The Romanesque beauty of Sardinia’s Santa Sabina and the little known pozzo sacro Su Cherchizzu
The road through to Macomer from Nuoro passes one of the island’s most iconic views, the Romanesque beauty of Santa Sabina beside a large intact Nuraghe from the 1600 BC laying on the desolate plain. Nearby were two giant’s tomb, but these was destroyed.
The church is a wonderful relic and is unique in Sardinia. Dedicated to the cult of Santa Sarbana and was probably constructed in the mid 11th century. It is made of three distinct parts; the central circular covered by a dome and two side compartments covered with barrel vaults. It is thought that the site was an early Christian baptistery. This is perhaps significant and may hide a lost significance for a site close by.
Lost Pozzo sacro discovered.
Like the giant’s graves, similarly, my indispensable archaeology guide related to the sacred well in the complex but notes ‘no traces are found nowadays.’ I visited the complex and had left it there but reading the leaflet given out it noted the survival of Su Cherchizzu, returning to the site I managed to explain what I was looking at and was directed across the road and up a dirt track, 400 metres from the more noted church.

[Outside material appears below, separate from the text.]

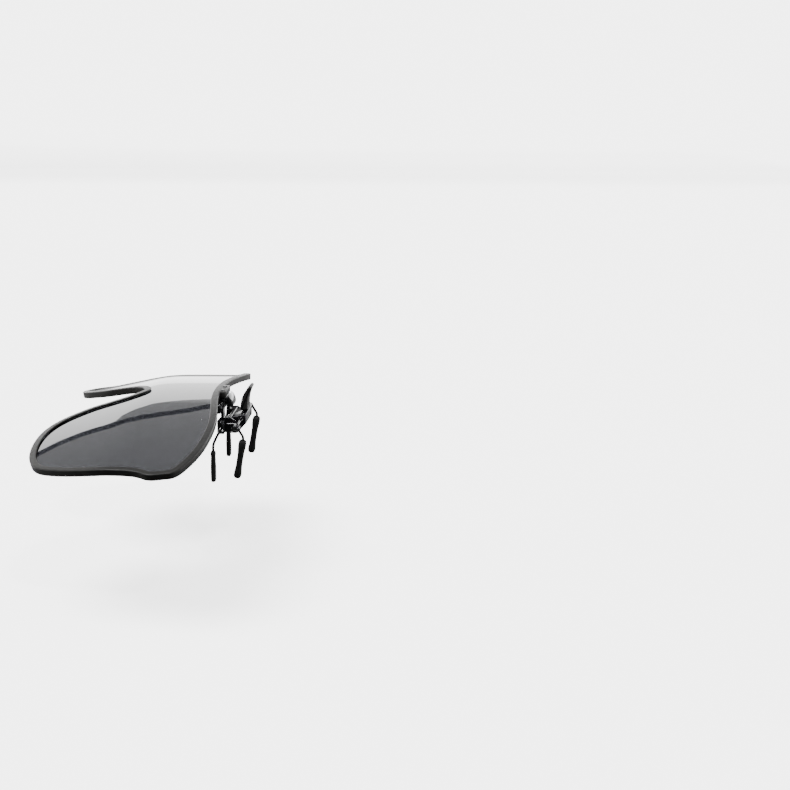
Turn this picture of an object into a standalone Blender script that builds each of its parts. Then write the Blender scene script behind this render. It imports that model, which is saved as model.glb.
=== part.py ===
"""Clip-on flip lenses: a tinted shield in a full rim, hinged on a spring clip that grips eyewear.

Frame: metres. +X is the wearer's left, -Y is forward, +Z is up. The origin is the middle of the
gap between the front and rear pads, where the bridge of the wearer's glasses is gripped. The
lens frame is drawn flipped up, level with the floor.
"""
import math

import bmesh
import bpy
from mathutils import Matrix, Vector

MM = 0.001
GAP = 0.3                    # clearance between pieces that touch on the real clip, mm

# Lens frame: its surface, and its outline as (x, forward distance from the top bar), mm
BAR_Y = -1.7                 # outer edge of the top bar
BAR_Z = 20.6                 # top of the top bar on the middle plane
FACE_RADIUS = 244.0          # sideways wrap of the shield
CURL_SLOPE = 0.225           # the shield curls down towards its lower edge, at this slope,
CURL_START = 24.5            # from about this forward distance,
CURL_BLEND = 4.0             # easing in over about this distance
TOP_EDGE = [(0, 1.2), (12.5, 0.6), (24.3, -1.0), (36.5, -2.3), (49.0, -1.7), (57.5, -0.3), (65.4, 2.5)]
SIDE_EDGE = [(69.5, 4.9), (70.3, 8.7), (71.1, 12.6), (68.6, 16.3), (67.7, 25.5), (64.4, 36.1), (61.0, 43.3)]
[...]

The site was discovered in 1881 by Vivanet, but then largely forgotten being abandoned. It was not until 1982 that a survey by Foschi revealed more including some pottery fragments but it was not dated. The well is found in a small enclosed area and is completely buried beneath the ground. Twenty steps, 50-70 cm wide and five metres long take us beneath the ground and reveals it to be full of water. Looking up is a stepped ceiling and a circular well tholos of two metres. The structure is made of basalt to maintain the water in the well and it still had some considerable volume in the hot August sun. Entering the chamber you immediately became divorced from outside yet again and wonder what uses these waters had many centuries ago.